Citizen-Times Wins Heritage Award
Bryson City: Smoky Mtn. Times
Western Carolina University gave its 1981 Mountain Heritage Award Saturday to the Asheville Citizen-Times Publishing Company as the “greatest historian of the mountains.”
In a citation accompanying the presentation, Dr. H.F. Robinson, WCU Chancellor, said the newspaper not only has served as the daily recorder of human events but “has purposefully and with commitment undertaken to record and recall the great historic moments in life of the mountains in life of the mountain people.” The award, presented annually during the celebration at WCU of Mountain Heritage Day, was accepted by Richard B. Wynne, president and publisher of the Citizens-Times.
Wynne said the award is “a unique honor and one we will be very proud of at the Citizen-Times.” He added that “it is one thing to be recognized by our peers in business; it is quite another to be cited by our neighbors for preserving regional values.” “It is the people at the Citizen-Times who are responsible for this honor and I am delighted to accept this award on behalf of each of them. In our acceptance, we recognize that we have a responsibility to our heritage to do our very best for this region and its citizens. We will do our utmost to live up to this challenge.”
The newspaper traces its beginnings to February 1870 when Randolph Shortwell began publishing the North Carolina Citizen in Asheville. From its early years, the paper undertook periodically to publish special editions on the history of the region, an activity that the WCU citation said “flowered in the second half” of the 20th century.
Robinson described the Citizen-Times as a “corporate citizen of Western North Carolina.” And, he said, the company as the oldest enterprise in Western North Carolina has been “not only a recorder of our heritage for more than a century, it has been and is an integral part of it.”

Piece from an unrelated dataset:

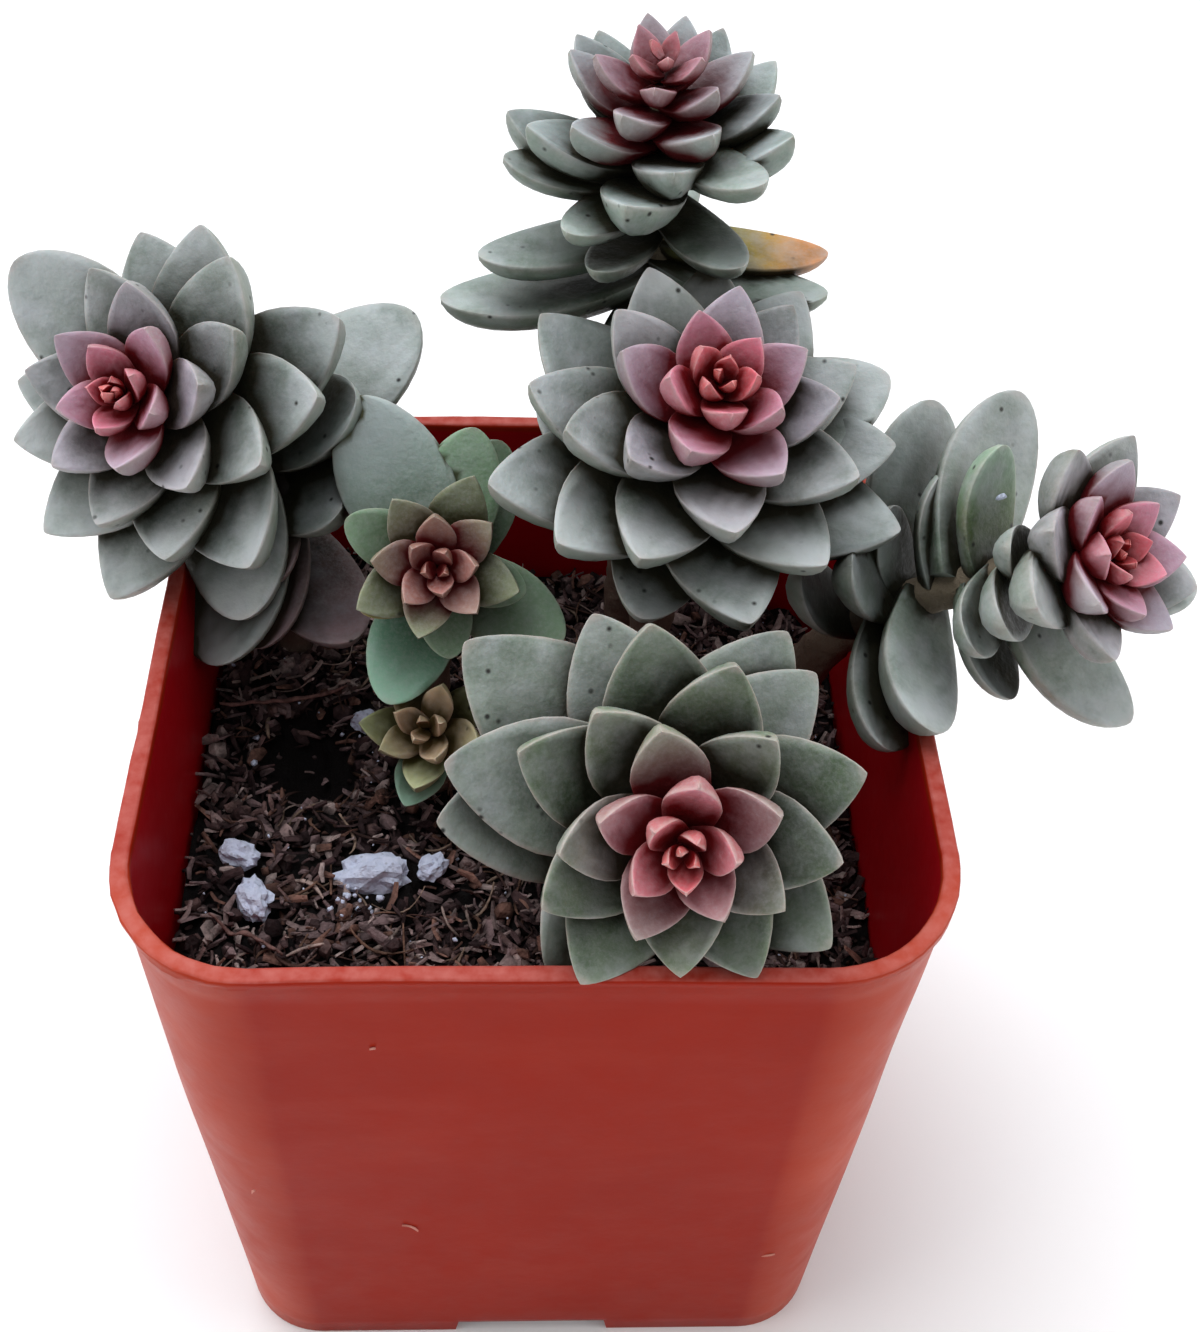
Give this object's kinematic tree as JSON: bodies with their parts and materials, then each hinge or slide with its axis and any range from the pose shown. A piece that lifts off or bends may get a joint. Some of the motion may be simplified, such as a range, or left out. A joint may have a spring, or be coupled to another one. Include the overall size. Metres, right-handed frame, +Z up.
{
  "type": "potted succulent",
  "caption": "Small succulent with leafy stems that each end in a pink-hearted rosette, growing in a tapered square nursery pot with a thin lip and notched foot.",
  "frame": {"origin": "middle of the whole plant's footprint, at the height of the pot's foot; the middle of the pot's foot lies 3.0 mm towards -X and 4.0 mm towards -Y of it", "axes": "+Z up along the pot's height, +X to the right and -Y towards the viewer as the pot's front is seen"},
  "size_m": [0.0813, 0.0651, 0.0923],
  "materials": {
    "pot": "satin",
    "soil": "matte",
    "perlite": "matte",
    "leaf": "matte",
    "young_leaf": "matte",
    "heart_leaf": "matte"
  },
  "bodies": {
    "root": {"pot": "pot", "soil": "soil", "perlite_1": "perlite", "perlite_2": "perlite", "perlite_3": "perlite", "perlite_4": "perlite", "perlite_5": "perlite", "heart_top": "heart_leaf", "heart_centre": "heart_leaf", "heart_left": "heart_leaf", "heart_right": "heart_leaf", "heart_front": "heart_leaf", "heart_small": "heart_leaf", "shoot_top": "leaf", "shoot_centre": "leaf", "shoot_left": "leaf", "shoot_right": "leaf", "shoot_front": "leaf", "shoot_small": "young_leaf", "shoot_tiny": "young_leaf"}
  },
  "joints": []
}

A bronze tablet presented to Wynne read “Western Carolina University Mountain Heritage Award, 1981, presented to the Asheville Citizen-Times Publishing Company in recognition of outstanding contributions to the preservation and interpretation of the heritage and culture of Western Carolina.” The accompanying citation noted that “On (its) pages… are found accounts of great events, and small; of expectations, and disappointments; of success, and failures; of war, and peace; of happiness, and misery; of prosperity and poverty; of tranquility, and violence; indeed, accounts of all of the human scene.”
The Citizen-Times was described as a “moving force in the historic achievements” of Western North Carolina, as well. Thus, the award not only was in recognition of the newspaper’s role as historian but for its sponsorship of historic accomplishments. The newspaper “championed the introduction of the railroad to the mountains; encouraged aviation; fought for better roads; was a leader in the establishment of the Great Smoky Mountains National Park and the Blue Ridge Parkway; searched for industry; campaigned for clean government; sought better educational opportunities and resources; encouraged morality and raised its voice against oppression, disease, lawlessness, and corruption.”
In truth, Robinson said, in a reference to the Citizen-Times’ slogan, “it has dedicated itself to these and many other other causes directed toward the upbuilding of Western North Carolina.” He also recognized the Citizen-Times “commitment to recording the history of Western North Carolina, already firmly established in the first half of the 20th century, flowered in the second half, beginning with similar editions periodically since.” This commitment, he said, “is seen each week today in the column, ‘Roaming The Mountains,’ by John Parris, and in the publication of his books.”